Zweiter Abschnitt: Einige Prinzipien zur richtigen Förderung der Kultur
Glaube und Kultur
57. Die Christen müssen auf
der Pilgerschaft zur himmlischen Vaterstadt suchen und sinnen, was oben ist2; dadurch wird jedoch die Bedeutung ihrer Aufgabe, zusammen
mit allen Menschen am Aufbau einer menschlicheren Welt mitzuarbeiten, nicht
vermindert, sondern gemehrt. In der Tat bietet ihnen das Mysterium des
christlichen Glaubens wirksame Antriebe und Hilfen, jene Aufgabe mit größerer
Hingabe zu erfüllen und vor allem den vollen Sinn solchen Tuns zu entdecken, so
daß die menschliche Kulturbemühung innerhalb der ganzen und einen Berufung des
Menschen einen hervorragenden Platz erhält. Wenn nämlich der Mensch mit seiner
Handarbeit oder mit Hilfe der Technik die Erde bebaut, damit sie Frucht bringe
und eine würdige Wohnstätte für die gesamte menschliche Familie werde, und
bewußt seinen Anteil nimmt an der Gestaltung des Lebens der gesellschaftlichen
Gruppen, dann führt er den schon am Anfang der Zeiten kundgemachten Auftrag
Gottes aus, sich die Erde untertan zu machen3 und die Schöpfung zu
vollenden, und entfaltet er sich selbst; zugleich befolgt er das große Gebot
Christi, sich in den Dienst seiner Brüder zu stellen. Wenn überdies der Mensch
sich den verschiedenen Fächern, der Philosophie und Geschichte, der Mathematik
und Naturwissenschaft, widmet und sich künstlerisch betätigt, dann kann er im
höchsten Grad dazu beitragen, daß die menschliche Familie zu den höheren
Prinzipien des Wahren, Guten und Schönen und zu einer umfassenden
Weltanschauung kommt und so heller von jener wunderbaren Weisheit erleuchtet
wird, die von Ewigkeit her bei Gott war, alles mit ihm ordnete, auf dem
Erdkreis spielte und ihre Wonne darin findet, bei den Menschen zu sein4. Ebendadurch kann sich der Geist des Menschen, von der
Versklavung unter die Sachwelt befreit, ungehinderter zur Kontemplation und
Anbetung des Schöpfers erheben. Ja unter dem Antrieb der Gnade wird er zur
Erkenntnis des Wortes Gottes vorbereitet, das schon, bevor es Fleisch wurde, um
alle zu retten und in sich als dem Haupt zusammenzufassen, "in der Welt
war" als "das wahre Licht, das jeden Menschen erleuchtet" (Joh
1,9)5. Freilich kann der heutige
Fortschritt der Naturwissenschaft und der Technik, die kraft ihrer Methode
nicht zu den innersten Seinsgründen vordringen können, einen gewissen
Phänomenalismus und Agnostizismus begünstigen, wenn die Forschungsmethode
dieser Disziplinen unberechtigt als oberste Norm der Findung der Wahrheit
schlechthin angesehen wird.

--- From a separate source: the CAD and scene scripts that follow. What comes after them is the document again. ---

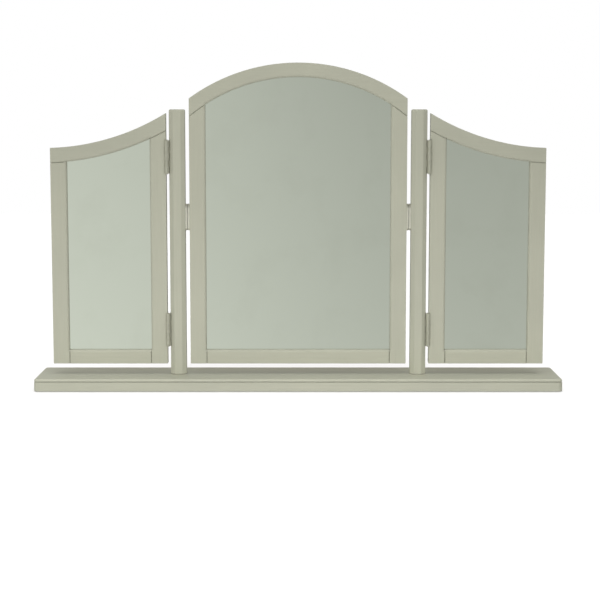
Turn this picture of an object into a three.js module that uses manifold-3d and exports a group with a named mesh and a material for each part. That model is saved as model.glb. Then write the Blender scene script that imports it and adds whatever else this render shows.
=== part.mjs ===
// Triple dressing table mirror: a moulded base board carries two posts, an arched mirror tilts between
// the posts on swivel plates, and a wing mirror is hinged on the outside of each post.
// Millimetres, +Z up, front towards -Y. The origin is the centre of the footprint on the surface that
// the mirror stands on. The right half is modelled, and the left half is its mirror image.

import * as THREE from "three";
import { mergeVertices } from "three/addons/utils/BufferGeometryUtils.js";
import Module from "manifold-3d";

const wasm = await Module();
wasm.setup();

// Clearances

const jointGap = 0.3; // between wood members at a glued joint, and round a screw
const runningGap = 0.3; // between pieces that turn past each other
const glassGap = 1; // round the edge of a glass or a back panel

// Base board and its felt pads

const padRadius = 10;
const padThickness = 1.5;
const padInset = 24; // from the board's edges to a pad's centre
const baseLength = 1000;
const baseDepth = 160;
const baseThickness = 23.5;
const baseCornerRadius = 8;
const baseChamfer = 0.8; // along the lower edge
const noseRadius = 4; // rounded upper edge of the board
const noseDrop = 5; // from the top down to the groove under the nose
const grooveHeight = 1.5;
const grooveDepth = 1.2;

// Posts

const postWidth = 30;
const postDepth = 30;
const postHeight = 505.6;
const postChamferWidth = 8; // seen from the front
const postChamferDepth = 6; // seen from the side
const postTopRound = 3;

// Frame members, shared by the three mirrors

const frameThickness = 20;
const frameLift = 20; // from the board's top to the frames' lower edges
const stileWidth = 31;
const bottomRailWidth = 27;
const glassThickness = 4;
const panelThickness = 6;
const panelInset = 2; // the back panel lies this far inside the frame's back
const glassRebate = 8; // width of the ledge that the glass lies on
const panelRebate = 15; // width of the recess that the back panel lies in
const tenonLength = 12;
const tenonShoulder = 4; // wood on each side of a tenon's width
const tenonShare = 0.6; // tenon thickness as a share of the lip in front of the glass

// Centre mirror

const centreWidth = 414;
const centreHeight = 573;
const archRise = 67; // from the shoulders to the crown
const archRailWidth = 27;

// Wing mirrors

const wingWidth = 220;
const wingOuterHeight = 413;
const sweepRadius = 450; // hollow curve of the wing's top
const sweepRun = 14; // the curve would lie level this far beyond the wing's outer edge
const wingRailWidth = 28;

// Swivels that carry the centre mirror

const pivotHeight = 281.5; // above the centre frame's lower edge
const swivelGap = 8; // between the centre frame and a post
const plateLength = 51;
const plateWidth = 18;
const plateThickness = 3.6;
const plateScrewReach = 17.5; // from the pivot to each screw
const pivotRadius = 3;
const pivotInFrame = 14;
const pivotInPost = 10;
const pivotChamfer = 0.6;
const washerRadius = 7;

// Butt hinges that carry the wings

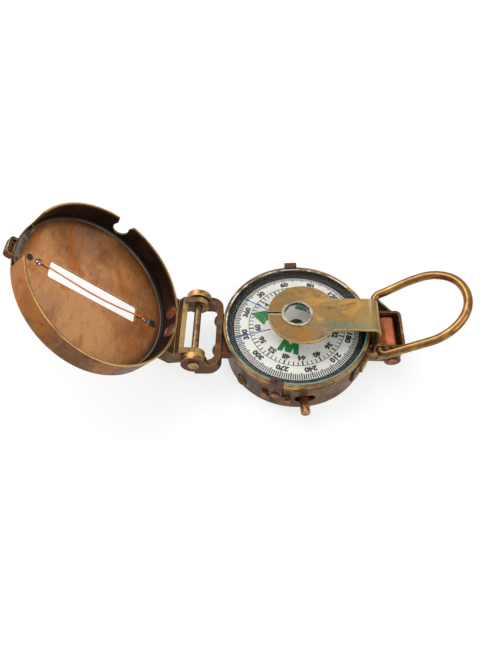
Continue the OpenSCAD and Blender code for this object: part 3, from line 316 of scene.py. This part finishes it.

Ja es besteht die Gefahr, daß der Mensch in allzu
großem Vertrauen auf die heutigen Errungenschaften sich selbst zu genügen
glaubt und darüber hinaus nicht mehr sucht. Doch diese Fehlentwicklungen
ergeben sich nicht zwangsläufig aus der heutigen Kultur, und sie dürfen uns
nicht dazu verleiten, ihre positiven Werte zu verkennen. Unter diesen sind zu
nennen: die Pflege der Naturwissenschaften, unbedingte Sachlichkeit gegenüber
der Wahrheit bei der wissenschaftlichen Forschung, die heute gegebene
Unerläßlichkeit der Zusammenarbeit mehrerer in dafür organisierten Teams, der
Geist der internationalen Solidarität, das immer wacher werdende Bewußtsein von
der Verantwortung der Fachleute für den Dienst am Menschen und dessen Schutz,
der Wille zur Verbesserung der menschlichen Lebensbedingungen aller, besonders
jener, die die Verantwortung für sich selbst nicht übernehmen können oder
kulturell zurückgeblieben sind. Das alles kann für die Aufnahme der Botschaft
des Evangeliums in gewissem Sinn eine Vorbereitung bedeuten, die durch die
göttliche Liebe von dem beseelt wird, der gekommen ist, die Welt zu retten.